Give all of the lines again, with nothing added or dropped.

◆ STORED DATA
◆ ◆ ◆ ◆
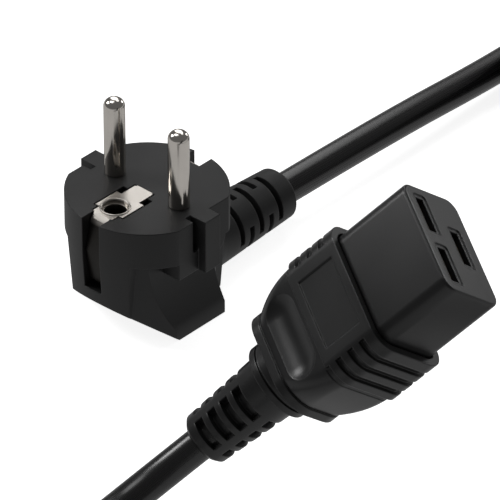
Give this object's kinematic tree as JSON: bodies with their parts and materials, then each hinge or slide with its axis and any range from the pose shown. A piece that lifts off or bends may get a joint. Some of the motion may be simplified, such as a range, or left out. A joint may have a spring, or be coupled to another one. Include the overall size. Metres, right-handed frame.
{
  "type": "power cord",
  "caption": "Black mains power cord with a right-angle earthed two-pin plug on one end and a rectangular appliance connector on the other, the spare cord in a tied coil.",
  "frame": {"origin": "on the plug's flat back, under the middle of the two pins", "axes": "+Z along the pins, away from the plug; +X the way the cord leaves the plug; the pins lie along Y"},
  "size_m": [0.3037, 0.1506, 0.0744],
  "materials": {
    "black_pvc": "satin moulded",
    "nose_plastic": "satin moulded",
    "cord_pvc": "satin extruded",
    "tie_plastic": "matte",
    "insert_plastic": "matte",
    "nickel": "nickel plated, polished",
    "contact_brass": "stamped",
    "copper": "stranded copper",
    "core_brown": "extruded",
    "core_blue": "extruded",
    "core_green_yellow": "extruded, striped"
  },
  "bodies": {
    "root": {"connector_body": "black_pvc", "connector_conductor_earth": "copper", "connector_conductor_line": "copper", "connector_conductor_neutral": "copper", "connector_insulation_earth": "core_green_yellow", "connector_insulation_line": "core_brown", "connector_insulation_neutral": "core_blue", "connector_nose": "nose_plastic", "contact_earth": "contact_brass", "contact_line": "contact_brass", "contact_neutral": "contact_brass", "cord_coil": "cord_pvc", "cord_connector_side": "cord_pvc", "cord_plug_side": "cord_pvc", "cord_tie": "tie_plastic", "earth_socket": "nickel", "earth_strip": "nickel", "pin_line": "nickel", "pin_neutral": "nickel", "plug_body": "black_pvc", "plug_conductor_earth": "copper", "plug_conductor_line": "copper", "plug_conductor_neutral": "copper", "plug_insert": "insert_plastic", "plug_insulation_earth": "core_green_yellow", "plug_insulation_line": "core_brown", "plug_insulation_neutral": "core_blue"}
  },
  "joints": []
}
◆ ◆ ◆ ◆
◆ EXERCISE OUTPUT
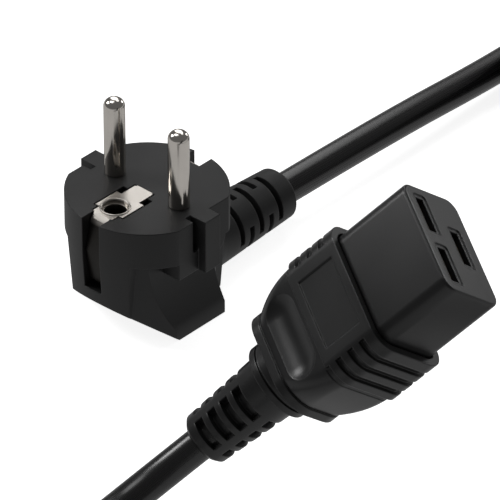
Give this object's kinematic tree as JSON: bodies with their parts and materials, then each hinge or slide with its axis and any range from the pose shown. A piece that lifts off or bends may get a joint. Some of the motion may be simplified, such as a range, or left out. A joint may have a spring, or be coupled to another one. Include the overall size. Metres, right-handed frame.
{
  "type": "power cord",
  "caption": "Black mains power cord with a right-angle earthed two-pin plug on one end and a rectangular appliance connector on the other, the spare cord in a tied coil.",
  "frame": {"origin": "on the plug's flat back, under the middle of the two pins", "axes": "+Z along the pins, away from the plug; +X the way the cord leaves the plug; the pins lie along Y"},
  "size_m": [0.3037, 0.1506, 0.0744],
  "materials": {
    "black_pvc": "satin moulded",
    "nose_plastic": "satin moulded",
    "cord_pvc": "satin extruded",
    "tie_plastic": "matte",
    "insert_plastic": "matte",
    "nickel": "nickel plated, polished",
    "contact_brass": "stamped",
    "copper": "stranded copper",
    "core_brown": "extruded",
    "core_blue": "extruded",
    "core_green_yellow": "extruded, striped"
  },
  "bodies": {
    "root": {"connector_body": "black_pvc", "connector_conductor_earth": "copper", "connector_conductor_line": "copper", "connector_conductor_neutral": "copper", "connector_insulation_earth": "core_green_yellow", "connector_insulation_line": "core_brown", "connector_insulation_neutral": "core_blue", "connector_nose": "nose_plastic", "contact_earth": "contact_brass", "contact_line": "contact_brass", "contact_neutral": "contact_brass", "cord_coil": "cord_pvc", "cord_connector_side": "cord_pvc", "cord_plug_side": "cord_pvc", "cord_tie": "tie_plastic", "earth_socket": "nickel", "earth_strip": "nickel", "pin_line": "nickel", "pin_neutral": "nickel", "plug_body": "black_pvc", "plug_conductor_earth": "copper", "plug_conductor_line": "copper", "plug_conductor_neutral": "copper", "plug_insert": "insert_plastic", "plug_insulation_earth": "core_green_yellow", "plug_insulation_line": "core_brown", "plug_insulation_neutral": "core_blue"}
  },
  "joints": []
}